Like Alexander Gauland, the AfD leader in Germany, Nigel Farage had been a member of the Conservative Party. Gauland had been in the conservative CDU. Sensing the growing frustrations among voters, they set up a new ultra-right party. In Germany, the AfD has an open fascist wing; in Britain, Farage used his UKIP party to promote himself and an ultra-nationalistic programme. Ironically, the late descendant of immigrants (just pronounce his name ….!), presented himself as the bulwark against foreigners, particularly from the EU. Because of the British electoral system, he never had a chance of gaining a significant representation in parliament. However, he managed to split his former (Conservative) party and thus help to expel its leading pro-European members.
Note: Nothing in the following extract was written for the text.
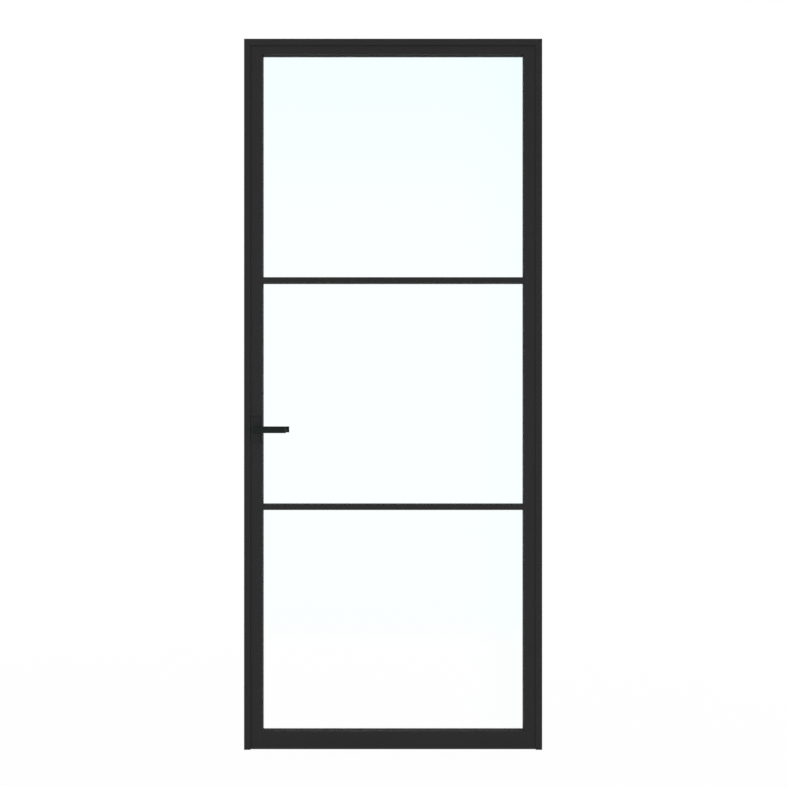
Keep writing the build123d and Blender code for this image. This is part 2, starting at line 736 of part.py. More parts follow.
def hinge_door_half(z0):
    """The hinge's inner half, which nests in the outer one: a plate and the middle knuckle."""
    front = BACK - HINGE_REACH + HINGE_BRIDGE + HINGE_NEST_CLEAR
    with BuildPart() as part:
        block((LEAF_X, front, z0 - DOOR_KNUCKLE), (DOOR_PLATE_X, PLATE_END, z0 + DOOR_KNUCKLE))
        knuckle(z0, -DOOR_KNUCKLE, DOOR_KNUCKLE, PIN_R + PIN_RUNNING_CLEAR)
        for y, z in HINGE_DOOR_SCREWS:
            if abs(z - z0) < DOOR_KNUCKLE:
                with Locations(sideways(DOOR_PLATE_X, y, z, 1)):
                    CounterSinkHole(SCREW_R, SCREW_HEAD_R, depth=HINGE_PLATE, counter_sink_angle=90)
    return part.part


def hinge_pin(z0):
    """Pin through all three knuckles, with a flat round head on top."""
    half = HINGE_LENGTH / 2
    with BuildPart() as part:
        with BuildSketch(Plane.XY.offset(z0 - half)):
            with Locations((HINGE_AXIS_X, HINGE_AXIS_Y)):
                Circle(PIN_R)
        extrude(amount=HINGE_LENGTH)
        with BuildSketch(Plane.XY.offset(z0 + half)):
            with Locations((HINGE_AXIS_X, HINGE_AXIS_Y)):
                Circle(KNUCKLE_R)
        extrude(amount=PIN_HEAD)
        chamfer(part.edges().group_by(Axis.Z)[-1], 0.8)
    return part.part


for name, z0 in zip(("lower", "middle", "upper"), HINGE_HEIGHTS):
    save(hinge_frame_half(z0), f"hinge_frame_half_{name}")
    save(hinge_door_half(z0), f"hinge_door_half_{name}")
    save(hinge_pin(z0), f"hinge_pin_{name}")

# Bearing washers between the knuckles
with BuildPart() as hinge_washers:
    for z0 in HINGE_HEIGHTS:
        for z in (-HINGE_WINDOW / 2, HINGE_WINDOW / 2 - WASHER):
            with BuildSketch(Plane.XY.offset(z0 + z)):
                with Locations((HINGE_AXIS_X, HINGE_AXIS_Y)):
                    Circle(KNUCKLE_R - 0.3)
                    Circle(PIN_R + PIN_RUNNING_CLEAR, mode=Mode.SUBTRACT)
            extrude(amount=WASHER)
save(hinge_washers.part, "hinge_washers")

# Countersunk screws: those of the frame's hinge halves and of the strike
frame_hinge_places = [(FRAME_PLATE_X, y, z, -1) for y, z in HINGE_FRAME_SCREWS]
strike_places = [(-REBATE_X, 0, LEVER_Z + LATCH_Z + s * STRIKE_SCREW_Z, 1) for s in (-1, 1)]
save(countersunk_screws(SCREW_LENGTH, SCREW_HEAD_R, frame_hinge_places), "hinge_screws")
save(countersunk_screws(STRIKE_SCREW_LENGTH, STRIKE_HEAD_R, strike_places), "strike_screws")

# The leaf's countersunk screws hold its hinge halves and the lock's faceplate
faceplate_screw_z = [LEVER_Z + s * FACEPLATE_SCREW_Z for s in (-1, 1)]
leaf_places = [(DOOR_PLATE_X, y, z, 1) for y, z in HINGE_DOOR_SCREWS]
leaf_places += [(-LEAF_X, 0, z, -1) for z in faceplate_screw_z]
save(countersunk_screws(SCREW_LENGTH, SCREW_HEAD_R, leaf_places), "leaf_screws")

# Faceplate of the lock, flush in the leaf's edge
with BuildPart() as faceplate:
    with BuildSketch(sideways(-LEAF_X, 0, LEVER_Z, 1)):
        RectangleRounded(FACEPLATE_WIDTH, 2 * FACEPLATE_HALF_LENGTH, 1.0)
        with Locations((0, LATCH_Z)):
            Rectangle(LATCH_THICK + 2 * LATCH_CLEAR, LATCH_TALL + 2 * LATCH_CLEAR, mode=Mode.SUBTRACT)
    extrude(amount=FACEPLATE_THICK)
    for z in faceplate_screw_z:
        with Locations(sideways(-LEAF_X, 0, z, -1)):
            CounterSinkHole(SCREW_R, SCREW_HEAD_R, depth=FACEPLATE_THICK, counter_sink_angle=90)
save(faceplate.part, "faceplate")


# Lock case: a tray with rims, open to the back, and its cover
CASE_LOW = LEVER_Z - CASE_BELOW
CASE_HIGH = LEVER_Z + CASE_ABOVE
COVER_Y = CASE_THICK / 2 - CASE_WALL
with BuildPart() as lock_case:
    block((CASE_FRONT_X, -CASE_THICK / 2, CASE_LOW), (CASE_BACK_X, COVER_Y, CASE_HIGH))
    block(
        (CASE_FRONT_X + CASE_WALL, -COVER_Y, CASE_LOW + CASE_WALL),
        (CASE_BACK_X - CASE_WALL, COVER_Y, CASE_HIGH - CASE_WALL),
        Mode.SUBTRACT,
    )
    latch_half = LATCH_THICK / 2 + LATCH_CLEAR
    tall_half = LATCH_TALL / 2 + LATCH_CLEAR
    block(
        (CASE_FRONT_X, -latch_half, LEVER_Z + LATCH_Z - tall_half),
        (CASE_FRONT_X + CASE_WALL, latch_half, LEVER_Z + LATCH_Z + tall_half),
        Mode.SUBTRACT,
    )
    handle_holes(HUB_R + PIN_RUNNING_CLEAR, CASE_THICK)
save(lock_case.part, "lock_case")

with BuildPart() as lock_cover:
    block((CASE_FRONT_X, COVER_Y, CASE_LOW), (CASE_BACK_X, CASE_THICK / 2, CASE_HIGH))
    handle_holes(HUB_R + PIN_RUNNING_CLEAR, CASE_THICK)
save(lock_cover.part, "lock_cover")

# Follower: the square hole takes the spindle, and its arm draws the latch back
ARM_TIP_X = -ARM_R * sin(radians(ARM_REST))
ARM_TIP_Z = ARM_R * cos(radians(ARM_REST))
with BuildPart() as follower:
    with BuildSketch(upright(-CASE_THICK / 2)):
        with Locations((-LEVER_X, LEVER_Z)):
            Circle(HUB_R)
    extrude(amount=CASE_THICK)
    with BuildSketch(upright(-HUB_DISC_THICK / 2)):
        with Locations((-LEVER_X, LEVER_Z)):
            Circle(HUB_DISC_R)
    extrude(amount=HUB_DISC_THICK)
    with BuildSketch(upright(-ARM_THICK / 2)):
        hub = Vector(-LEVER_X, LEVER_Z)
        tip = hub + Vector(-ARM_TIP_X, ARM_TIP_Z)
        across = Vector(ARM_TIP_Z, ARM_TIP_X).normalized()
        with BuildLine():
            Polyline(
                hub + across * ARM_ROOT,
                tip + across * ARM_TIP_R,
                tip - across * ARM_TIP_R,
                hub - across * ARM_ROOT,
                close=True,
            )
        make_face()
        with Locations(tip):
            Circle(ARM_TIP_R)
    extrude(amount=ARM_THICK)
    with BuildSketch(upright(-CASE_THICK / 2)):
        with Locations((-LEVER_X, LEVER_Z)):
            Rectangle(SPINDLE, SPINDLE)
    extrude(amount=CASE_THICK, mode=Mode.SUBTRACT)
save(follower.part, "follower")

# Latch bolt: a head with one slanted side, and a fork with a bar that the follower's arm pulls
FORK_BAR_X = LEVER_X + ARM_TIP_X + ARM_TIP_R + ARM_CLEAR
with BuildPart() as latch_bolt:
    half = LATCH_THICK / 2
    with BuildSketch(Plane.XY.offset(LEVER_Z + LATCH_Z - LATCH_TALL / 2)):
        with BuildLine():
            Polyline(
                (LATCH_BACK_X, -half),
                (-LEAF_X - 1.0, -half),
                (LATCH_TIP_X, half - LATCH_TIP_THICK),
                (LATCH_TIP_X, half),
                (LATCH_BACK_X, half),
                close=True,
            )
        make_face()
    extrude(amount=LATCH_TALL)
    fork = ARM_THICK / 2 + LATCH_CLEAR, ARM_THICK / 2 + LATCH_CLEAR + FORK_PLATE
    for s in (-1, 1):
        block(
            (LATCH_BACK_X, s * fork[0], LEVER_Z + FORK_LOW),
            (FORK_BAR_X + FORK_BAR, s * fork[1], LEVER_Z + FORK_HIGH),
        )
    block(
        (FORK_BAR_X, -fork[1], LEVER_Z + FORK_LOW),
        (FORK_BAR_X + FORK_BAR, fork[1], LEVER_Z + FORK_HIGH),
    )
save(latch_bolt.part, "latch_bolt")

# Latch spring between the head of the latch and the back wall of the case
SPRING_START = LATCH_BACK_X + SPRING_WIRE_R
SPRING_END = CASE_BACK_X - CASE_WALL - SPRING_WIRE_R
with BuildPart() as latch_spring:
    with BuildLine() as coil:
        Helix(
            pitch=(SPRING_END - SPRING_START) / SPRING_TURNS,
            height=SPRING_END - SPRING_START,
            radius=SPRING_R,
            center=(SPRING_START, 0, LEVER_Z + SPRING_Z),
            direction=(1, 0, 0),
        )
    with BuildSketch(Plane(origin=coil.line @ 0, z_dir=coil.line % 0)):
        Circle(SPRING_WIRE_R)
    sweep(is_frenet=True)
save(latch_spring.part, "latch_spring")

# Square spindle through both levers and the follower
with BuildPart() as spindle:
    block(
        (LEVER_X - SPINDLE / 2, -SPINDLE_HALF_LENGTH, LEVER_Z - SPINDLE / 2),
        (LEVER_X + SPINDLE / 2, SPINDLE_HALF_LENGTH, LEVER_Z + SPINDLE / 2),
    )
save(spindle.part, "spindle")


def rosette(side):
    """Narrow plate under a lever, with the lever's bearing and seats for its two bolts."""
    face = side * LEAF_THICK / 2
    with BuildPart() as part:
        with BuildSketch(upright(face)):
            with Locations((-LEVER_X, LEVER_Z)):
                RectangleRounded(ROSETTE_WIDE, ROSETTE_TALL, ROSETTE_CORNER_R)
        extrude(amount=side * ROSETTE_THICK)
        chamfer(part.faces().sort_by(Axis.Y)[-1 if side > 0 else 0].edges(), ROSETTE_EDGE)
        with BuildSketch(upright(face)):
            with Locations((-LEVER_X, LEVER_Z)):
                Circle(NECK_R + NECK_RUNNING_CLEAR)
        extrude(amount=side * ROSETTE_THICK, mode=Mode.SUBTRACT)
        with BuildSketch(upright(face)):
            for s in (-1, 1):
                with Locations((-LEVER_X, LEVER_Z + s * ROSETTE_BOLT_Z)):
                    Circle(ROSETTE_BOLT_R)
        extrude(amount=side * ROSETTE_BOLT_SEAT, mode=Mode.SUBTRACT)
    return part.part


def lever(side):
    """Lever handle: a round neck and a straight flat bar whose end turns about the neck's axis."""
    neck_start = side * (LEAF_THICK / 2 + NECK_FACE_CLEAR)
    bar_back = side * (LEAF_THICK / 2 + LEVER_STANDOFF)
    with BuildPart() as part:
        with BuildSketch(upright(bar_back)):
            with Locations((-LEVER_X, LEVER_Z)):
                Circle(LEVER_TALL / 2)
            span(-LEVER_X, -LEVER_X - LEVER_REACH, LEVER_Z - LEVER_TALL / 2, LEVER_Z + LEVER_TALL / 2)
        extrude(amount=side * LEVER_THICK)
        chamfer(part.faces().sort_by(Axis.Y)[-1 if side > 0 else 0].edges(), LEVER_EDGE)
        with BuildSketch(upright(neck_start)):
            with Locations((-LEVER_X, LEVER_Z)):
                Circle(NECK_R)
        extrude(amount=bar_back - neck_start)
        socket = side * SPINDLE_HALF_LENGTH - neck_start
        with BuildSketch(upright(neck_start)):
            with Locations((-LEVER_X, LEVER_Z)):
                Rectangle(SPINDLE, SPINDLE)
        extrude(amount=socket, mode=Mode.SUBTRACT)
        with BuildSketch(Plane.XY.offset(LEVER_Z - NECK_R)):
            with Locations((LEVER_X, side * GRUB_Y)):
                Circle(GRUB_R)
        extrude(amount=NECK_R - SPINDLE / 2, mode=Mode.SUBTRACT)
    return part.part


# Grub screws under the necks that hold the levers on the spindle
GRUB_Y = LEAF_THICK / 2 + ROSETTE_THICK + 2 * GRUB_R
with BuildPart() as grub_screws:
    for side in (-1, 1):
        with BuildSketch(Plane.XY.offset(LEVER_Z - NECK_R + SOFT_CLEAR)):
            with Locations((LEVER_X, side * GRUB_Y)):
                Circle(GRUB_R)
        extrude(amount=NECK_R - SPINDLE / 2 - SOFT_CLEAR)
        with BuildSketch(Plane.XY.offset(LEVER_Z - NECK_R + SOFT_CLEAR)):
            with Locations((LEVER_X, side * GRUB_Y)):
                RegularPolygon(HEX_KEY / 2, 6, major_radius=False)
        extrude(amount=HEX_DEPTH, mode=Mode.SUBTRACT)
save(grub_screws.part, "grub_screws")

for side, name in ((-1, "front"), (1, "back")):
    save(rosette(side), f"rosette_{name}")
    save(lever(side), f"lever_{name}")

# Bolts that pull the two rosettes together through the leaf
with BuildPart() as rosette_bolts:
    reach = LEAF_THICK / 2 + ROSETTE_BOLT_SEAT
    with BuildSketch(upright(-reach)):
        for s in (-1, 1):
            with Locations((-LEVER_X, LEVER_Z + s * ROSETTE_BOLT_Z)):
                Circle(ROSETTE_BOLT_R)
    extrude(amount=2 * reach)
save(rosette_bolts.part, "rosette_bolts")
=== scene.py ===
"""Looks of a slim three-pane glass door in its frame: finishes, rubber profiles, latch spring and room.

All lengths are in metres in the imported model's frame: X to the right, Y away from the front, Z up.
"""

from __future__ import annotations

import json
import logging
import math
from dataclasses import dataclass, field
from enum import Enum
from typing import Any, Union

import bmesh
import bpy
import numpy as np
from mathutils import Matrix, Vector

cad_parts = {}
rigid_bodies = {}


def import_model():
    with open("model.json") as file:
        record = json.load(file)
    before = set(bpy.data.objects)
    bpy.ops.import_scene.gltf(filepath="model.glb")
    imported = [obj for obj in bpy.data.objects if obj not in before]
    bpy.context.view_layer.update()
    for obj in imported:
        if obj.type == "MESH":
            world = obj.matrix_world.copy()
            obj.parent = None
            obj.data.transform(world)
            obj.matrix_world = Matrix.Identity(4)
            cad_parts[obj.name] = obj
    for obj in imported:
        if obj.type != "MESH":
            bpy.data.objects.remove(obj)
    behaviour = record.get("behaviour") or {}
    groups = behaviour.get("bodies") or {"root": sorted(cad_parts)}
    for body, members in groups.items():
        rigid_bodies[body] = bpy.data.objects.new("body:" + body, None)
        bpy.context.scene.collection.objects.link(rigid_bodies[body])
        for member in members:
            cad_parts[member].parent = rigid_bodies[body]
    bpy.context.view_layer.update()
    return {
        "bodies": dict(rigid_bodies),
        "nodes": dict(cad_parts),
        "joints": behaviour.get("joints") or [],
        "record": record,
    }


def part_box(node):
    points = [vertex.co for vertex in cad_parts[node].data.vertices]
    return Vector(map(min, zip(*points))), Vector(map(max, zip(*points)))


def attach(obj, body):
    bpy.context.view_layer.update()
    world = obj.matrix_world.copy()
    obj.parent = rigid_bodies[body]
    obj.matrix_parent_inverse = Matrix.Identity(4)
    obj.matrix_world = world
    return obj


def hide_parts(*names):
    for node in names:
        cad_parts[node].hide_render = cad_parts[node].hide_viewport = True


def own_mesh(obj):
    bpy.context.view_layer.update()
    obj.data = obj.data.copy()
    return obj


MM = 0.001
WHITE = (1.0, 1.0, 1.0)
NOISE_MEAN = 0.5
NOISE_ROUGHNESS = 0.55
SHARP_ANGLE = math.radians(32.0)
LOG = logging.getLogger("glass_door")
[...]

Dominic Cummings, determined to radically change his country’s political system, became for Boris Johnson what Joseph Goebbels was for Adolf Hitler – a devious man who advised his master of how to mislead and corrupt the masses.

This is how the ultra-nationalists in the UK and proto-fascists in the USA managed to weaken and partly destroy the principles of “The West”. Honest rule at home, solidarity among the democracies and their common institutions and concern for world-wide human rights were all undermined. This is why Donald Trump, Nigel Farage, Dominic Cummings, and Boris Johnson rightly deserve to be called “Gravediggers of the West”.